Raw data:
▼▼▼

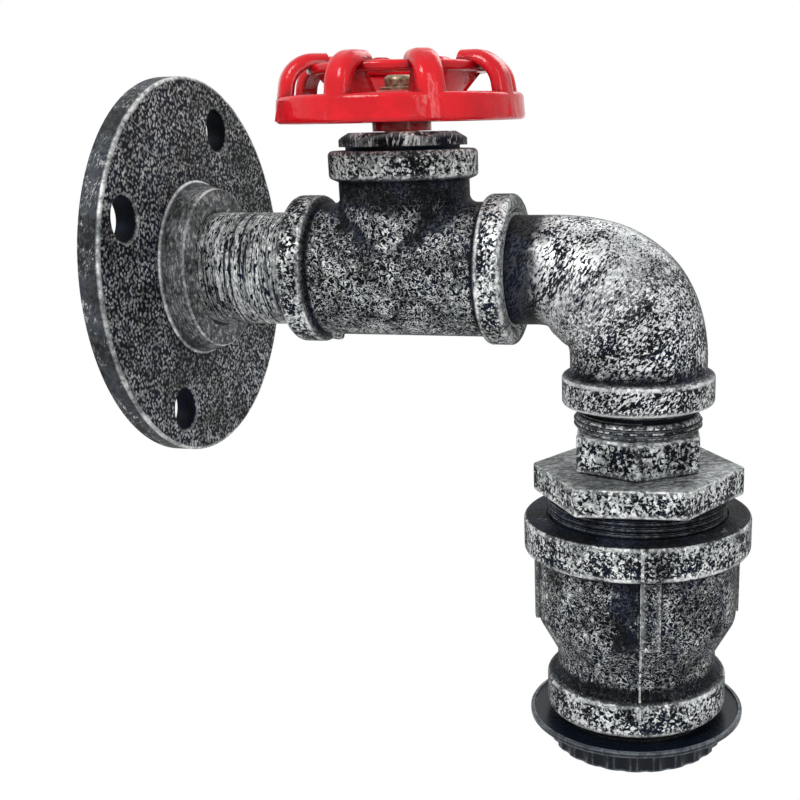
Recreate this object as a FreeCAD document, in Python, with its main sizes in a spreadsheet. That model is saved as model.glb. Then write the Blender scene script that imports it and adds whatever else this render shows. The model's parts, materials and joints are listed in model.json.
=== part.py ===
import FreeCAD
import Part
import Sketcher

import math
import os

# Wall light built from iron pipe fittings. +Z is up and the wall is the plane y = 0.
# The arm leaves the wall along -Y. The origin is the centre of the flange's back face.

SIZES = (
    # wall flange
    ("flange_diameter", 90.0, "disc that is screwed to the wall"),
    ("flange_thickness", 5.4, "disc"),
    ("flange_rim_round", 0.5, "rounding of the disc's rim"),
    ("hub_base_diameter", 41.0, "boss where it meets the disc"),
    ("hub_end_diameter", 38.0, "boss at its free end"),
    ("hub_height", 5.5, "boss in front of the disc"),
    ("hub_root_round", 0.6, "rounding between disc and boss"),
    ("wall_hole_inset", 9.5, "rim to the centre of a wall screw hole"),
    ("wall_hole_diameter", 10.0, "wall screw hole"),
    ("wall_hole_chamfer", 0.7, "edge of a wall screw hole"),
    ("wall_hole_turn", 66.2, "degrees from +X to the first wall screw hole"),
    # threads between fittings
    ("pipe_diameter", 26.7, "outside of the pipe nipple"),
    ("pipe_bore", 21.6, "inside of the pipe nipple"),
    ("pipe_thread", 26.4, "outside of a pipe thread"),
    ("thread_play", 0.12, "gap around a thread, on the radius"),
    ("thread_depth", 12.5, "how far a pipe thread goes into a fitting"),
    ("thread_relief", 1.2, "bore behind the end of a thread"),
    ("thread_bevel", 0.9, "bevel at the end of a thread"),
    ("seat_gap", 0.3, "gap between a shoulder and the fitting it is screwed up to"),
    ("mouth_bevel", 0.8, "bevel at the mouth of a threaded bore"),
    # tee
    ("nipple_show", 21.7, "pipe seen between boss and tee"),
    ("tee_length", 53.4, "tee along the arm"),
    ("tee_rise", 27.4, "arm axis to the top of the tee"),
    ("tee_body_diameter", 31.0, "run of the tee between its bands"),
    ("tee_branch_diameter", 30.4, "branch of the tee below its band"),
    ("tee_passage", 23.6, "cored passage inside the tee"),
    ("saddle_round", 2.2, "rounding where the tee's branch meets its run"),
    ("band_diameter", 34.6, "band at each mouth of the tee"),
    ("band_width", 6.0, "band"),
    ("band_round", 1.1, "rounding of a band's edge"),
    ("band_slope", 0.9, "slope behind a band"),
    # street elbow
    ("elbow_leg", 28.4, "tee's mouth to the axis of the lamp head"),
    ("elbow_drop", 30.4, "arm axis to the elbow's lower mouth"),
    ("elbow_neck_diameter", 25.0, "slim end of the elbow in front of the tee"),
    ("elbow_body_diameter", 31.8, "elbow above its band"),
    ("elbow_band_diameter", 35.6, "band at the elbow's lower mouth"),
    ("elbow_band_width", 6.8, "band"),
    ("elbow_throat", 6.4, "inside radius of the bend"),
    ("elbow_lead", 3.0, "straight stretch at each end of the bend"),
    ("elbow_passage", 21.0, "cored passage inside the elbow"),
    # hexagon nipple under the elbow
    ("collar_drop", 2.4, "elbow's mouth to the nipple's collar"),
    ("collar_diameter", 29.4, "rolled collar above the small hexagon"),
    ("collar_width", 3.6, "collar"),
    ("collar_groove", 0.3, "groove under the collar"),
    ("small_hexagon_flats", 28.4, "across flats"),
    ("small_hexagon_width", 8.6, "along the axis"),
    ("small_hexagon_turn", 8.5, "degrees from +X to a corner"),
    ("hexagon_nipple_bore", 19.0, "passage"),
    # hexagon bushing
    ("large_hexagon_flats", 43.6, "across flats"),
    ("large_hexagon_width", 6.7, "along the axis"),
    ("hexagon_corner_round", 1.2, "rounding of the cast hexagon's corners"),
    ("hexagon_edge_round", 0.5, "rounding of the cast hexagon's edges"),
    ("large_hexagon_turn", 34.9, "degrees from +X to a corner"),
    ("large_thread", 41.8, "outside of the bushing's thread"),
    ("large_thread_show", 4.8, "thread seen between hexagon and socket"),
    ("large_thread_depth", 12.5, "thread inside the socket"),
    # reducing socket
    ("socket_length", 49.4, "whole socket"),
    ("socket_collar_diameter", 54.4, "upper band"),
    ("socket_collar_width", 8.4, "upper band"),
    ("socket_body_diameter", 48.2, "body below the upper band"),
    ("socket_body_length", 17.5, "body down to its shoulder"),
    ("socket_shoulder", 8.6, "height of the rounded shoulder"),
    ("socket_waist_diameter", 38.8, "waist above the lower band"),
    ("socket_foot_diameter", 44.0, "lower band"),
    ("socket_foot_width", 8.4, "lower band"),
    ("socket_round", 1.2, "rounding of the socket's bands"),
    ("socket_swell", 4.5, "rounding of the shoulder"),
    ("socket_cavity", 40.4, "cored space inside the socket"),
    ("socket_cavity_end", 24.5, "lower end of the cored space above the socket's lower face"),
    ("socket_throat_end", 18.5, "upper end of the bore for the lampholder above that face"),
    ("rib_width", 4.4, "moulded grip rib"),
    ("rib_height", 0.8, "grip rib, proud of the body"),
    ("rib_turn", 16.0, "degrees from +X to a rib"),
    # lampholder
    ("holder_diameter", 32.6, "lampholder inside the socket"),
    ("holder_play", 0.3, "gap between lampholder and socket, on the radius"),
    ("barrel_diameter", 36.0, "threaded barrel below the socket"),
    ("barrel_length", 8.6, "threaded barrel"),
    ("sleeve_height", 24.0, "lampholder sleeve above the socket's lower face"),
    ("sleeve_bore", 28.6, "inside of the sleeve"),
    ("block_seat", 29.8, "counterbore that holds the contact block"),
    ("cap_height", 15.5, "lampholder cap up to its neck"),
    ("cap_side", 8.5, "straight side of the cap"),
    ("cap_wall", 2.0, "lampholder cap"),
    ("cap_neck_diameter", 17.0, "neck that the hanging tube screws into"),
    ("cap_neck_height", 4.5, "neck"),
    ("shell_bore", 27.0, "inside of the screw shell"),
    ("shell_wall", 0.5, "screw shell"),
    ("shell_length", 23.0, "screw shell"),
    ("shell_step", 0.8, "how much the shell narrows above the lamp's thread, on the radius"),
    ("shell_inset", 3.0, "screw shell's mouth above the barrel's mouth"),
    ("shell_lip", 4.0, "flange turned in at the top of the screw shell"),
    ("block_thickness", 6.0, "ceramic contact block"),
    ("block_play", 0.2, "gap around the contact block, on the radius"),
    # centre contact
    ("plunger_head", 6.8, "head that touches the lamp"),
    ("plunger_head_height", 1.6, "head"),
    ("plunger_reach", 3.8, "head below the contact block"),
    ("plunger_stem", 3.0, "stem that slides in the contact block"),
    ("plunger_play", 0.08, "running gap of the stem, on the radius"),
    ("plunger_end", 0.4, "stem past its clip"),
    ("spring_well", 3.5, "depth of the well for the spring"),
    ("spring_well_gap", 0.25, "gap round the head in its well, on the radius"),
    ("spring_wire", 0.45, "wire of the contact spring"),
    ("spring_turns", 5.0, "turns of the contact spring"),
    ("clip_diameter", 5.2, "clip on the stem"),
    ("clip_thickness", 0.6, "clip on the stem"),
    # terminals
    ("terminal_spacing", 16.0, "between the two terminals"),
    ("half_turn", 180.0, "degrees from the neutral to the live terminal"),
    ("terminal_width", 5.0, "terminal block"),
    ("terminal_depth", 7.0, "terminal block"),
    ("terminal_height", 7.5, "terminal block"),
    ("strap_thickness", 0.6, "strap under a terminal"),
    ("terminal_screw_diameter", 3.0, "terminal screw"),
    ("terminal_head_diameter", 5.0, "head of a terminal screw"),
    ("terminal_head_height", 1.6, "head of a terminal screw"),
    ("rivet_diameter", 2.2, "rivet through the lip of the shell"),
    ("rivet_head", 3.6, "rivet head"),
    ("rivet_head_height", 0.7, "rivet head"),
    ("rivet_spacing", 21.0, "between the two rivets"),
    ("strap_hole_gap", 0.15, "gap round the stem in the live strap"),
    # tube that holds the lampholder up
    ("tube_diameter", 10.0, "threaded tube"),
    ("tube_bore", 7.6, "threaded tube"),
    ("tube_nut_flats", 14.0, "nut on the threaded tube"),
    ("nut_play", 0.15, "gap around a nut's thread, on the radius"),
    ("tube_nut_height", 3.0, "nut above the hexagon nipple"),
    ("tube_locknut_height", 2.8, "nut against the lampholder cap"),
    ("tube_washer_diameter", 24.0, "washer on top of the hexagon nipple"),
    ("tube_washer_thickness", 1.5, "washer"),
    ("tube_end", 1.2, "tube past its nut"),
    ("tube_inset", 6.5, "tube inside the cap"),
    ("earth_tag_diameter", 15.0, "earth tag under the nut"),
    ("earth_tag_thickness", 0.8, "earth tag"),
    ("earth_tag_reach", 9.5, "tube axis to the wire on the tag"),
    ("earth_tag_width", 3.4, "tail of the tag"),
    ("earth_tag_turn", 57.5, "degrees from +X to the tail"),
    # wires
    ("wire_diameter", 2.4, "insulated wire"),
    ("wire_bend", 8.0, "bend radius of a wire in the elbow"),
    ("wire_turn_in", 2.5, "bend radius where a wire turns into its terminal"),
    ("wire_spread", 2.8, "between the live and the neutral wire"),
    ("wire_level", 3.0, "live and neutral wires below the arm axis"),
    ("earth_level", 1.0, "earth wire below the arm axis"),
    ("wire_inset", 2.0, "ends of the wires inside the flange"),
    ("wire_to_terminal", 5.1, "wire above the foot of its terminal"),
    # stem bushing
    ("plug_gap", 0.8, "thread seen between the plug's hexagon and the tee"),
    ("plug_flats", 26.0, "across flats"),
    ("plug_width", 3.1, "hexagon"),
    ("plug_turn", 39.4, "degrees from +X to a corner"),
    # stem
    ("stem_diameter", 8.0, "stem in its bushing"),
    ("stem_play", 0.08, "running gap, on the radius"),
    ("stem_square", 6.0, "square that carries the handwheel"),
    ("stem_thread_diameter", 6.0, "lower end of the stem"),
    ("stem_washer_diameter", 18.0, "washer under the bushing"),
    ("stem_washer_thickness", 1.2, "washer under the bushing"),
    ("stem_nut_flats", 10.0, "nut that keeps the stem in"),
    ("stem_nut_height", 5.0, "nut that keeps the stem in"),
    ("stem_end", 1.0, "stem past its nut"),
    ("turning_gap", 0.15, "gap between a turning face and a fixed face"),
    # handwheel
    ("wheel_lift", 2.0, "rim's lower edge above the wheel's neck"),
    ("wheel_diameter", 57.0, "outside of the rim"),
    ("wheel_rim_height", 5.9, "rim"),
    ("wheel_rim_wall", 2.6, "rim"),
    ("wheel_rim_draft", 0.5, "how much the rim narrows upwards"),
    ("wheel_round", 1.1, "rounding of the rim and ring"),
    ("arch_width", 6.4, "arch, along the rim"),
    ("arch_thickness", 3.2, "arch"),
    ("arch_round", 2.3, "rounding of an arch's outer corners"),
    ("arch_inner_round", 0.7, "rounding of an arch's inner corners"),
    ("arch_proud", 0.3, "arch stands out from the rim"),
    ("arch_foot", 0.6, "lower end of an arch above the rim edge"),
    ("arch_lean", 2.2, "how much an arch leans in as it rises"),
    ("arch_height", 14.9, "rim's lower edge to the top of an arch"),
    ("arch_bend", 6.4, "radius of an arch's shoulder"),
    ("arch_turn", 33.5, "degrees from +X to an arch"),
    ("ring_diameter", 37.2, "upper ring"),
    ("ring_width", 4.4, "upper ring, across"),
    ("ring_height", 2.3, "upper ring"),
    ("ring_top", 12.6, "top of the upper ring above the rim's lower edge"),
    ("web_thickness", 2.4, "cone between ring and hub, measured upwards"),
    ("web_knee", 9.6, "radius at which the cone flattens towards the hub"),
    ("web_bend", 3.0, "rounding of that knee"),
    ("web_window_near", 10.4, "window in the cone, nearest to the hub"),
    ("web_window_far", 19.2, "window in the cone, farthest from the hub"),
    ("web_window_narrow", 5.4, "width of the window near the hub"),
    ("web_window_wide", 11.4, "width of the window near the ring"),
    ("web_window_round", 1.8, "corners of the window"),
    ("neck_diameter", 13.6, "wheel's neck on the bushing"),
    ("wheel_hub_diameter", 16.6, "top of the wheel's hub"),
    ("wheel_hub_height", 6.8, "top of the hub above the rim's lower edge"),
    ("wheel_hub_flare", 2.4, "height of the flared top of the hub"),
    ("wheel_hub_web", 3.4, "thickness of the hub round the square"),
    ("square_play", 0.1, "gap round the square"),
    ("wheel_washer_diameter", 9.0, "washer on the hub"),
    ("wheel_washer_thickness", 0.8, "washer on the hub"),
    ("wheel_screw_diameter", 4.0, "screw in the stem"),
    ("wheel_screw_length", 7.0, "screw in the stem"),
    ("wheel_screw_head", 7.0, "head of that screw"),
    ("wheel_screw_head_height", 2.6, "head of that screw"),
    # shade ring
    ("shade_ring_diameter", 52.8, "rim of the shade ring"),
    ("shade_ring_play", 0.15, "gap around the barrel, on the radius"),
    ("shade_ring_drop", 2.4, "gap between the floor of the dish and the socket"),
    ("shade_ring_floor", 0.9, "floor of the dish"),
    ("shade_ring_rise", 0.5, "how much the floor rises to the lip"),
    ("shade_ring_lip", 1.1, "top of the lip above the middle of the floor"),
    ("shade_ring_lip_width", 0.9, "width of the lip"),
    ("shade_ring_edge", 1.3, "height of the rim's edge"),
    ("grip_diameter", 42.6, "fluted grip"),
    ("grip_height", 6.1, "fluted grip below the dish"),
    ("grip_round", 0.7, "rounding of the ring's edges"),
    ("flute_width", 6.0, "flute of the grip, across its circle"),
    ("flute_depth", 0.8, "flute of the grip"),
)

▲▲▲

Given request:
Everything from the first line above up to and including the line that contains "# The arm leaves" should be printed exactly; please print only that.

Solution to the exercise:
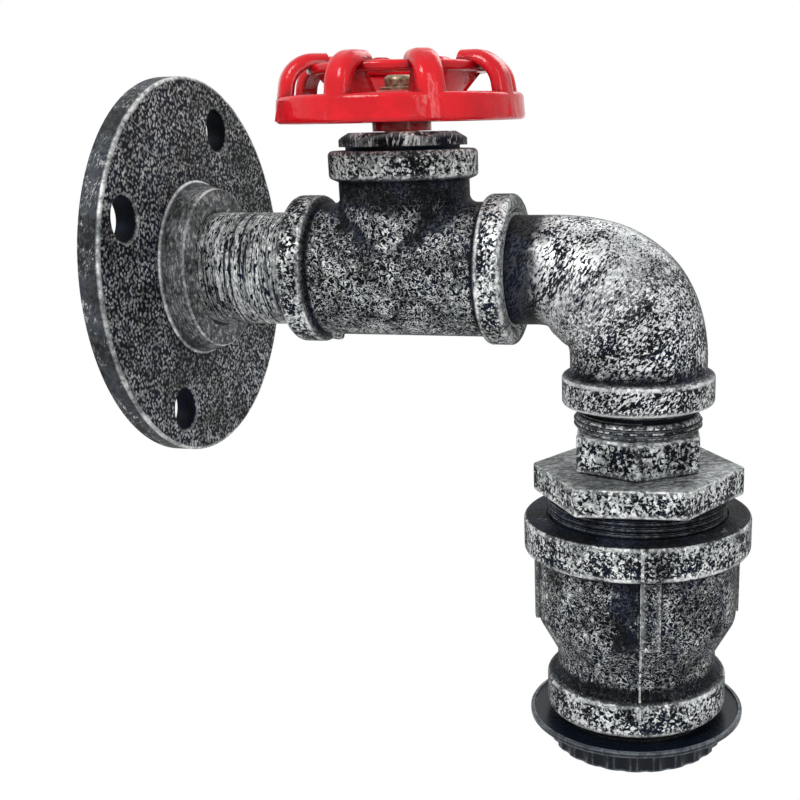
Recreate this object as a FreeCAD document, in Python, with its main sizes in a spreadsheet. That model is saved as model.glb. Then write the Blender scene script that imports it and adds whatever else this render shows. The model's parts, materials and joints are listed in model.json.
=== part.py ===
import FreeCAD
import Part
import Sketcher

import math
import os

# Wall light built from iron pipe fittings. +Z is up and the wall is the plane y = 0.
# The arm leaves the wall along -Y. The origin is the centre of the flange's back face.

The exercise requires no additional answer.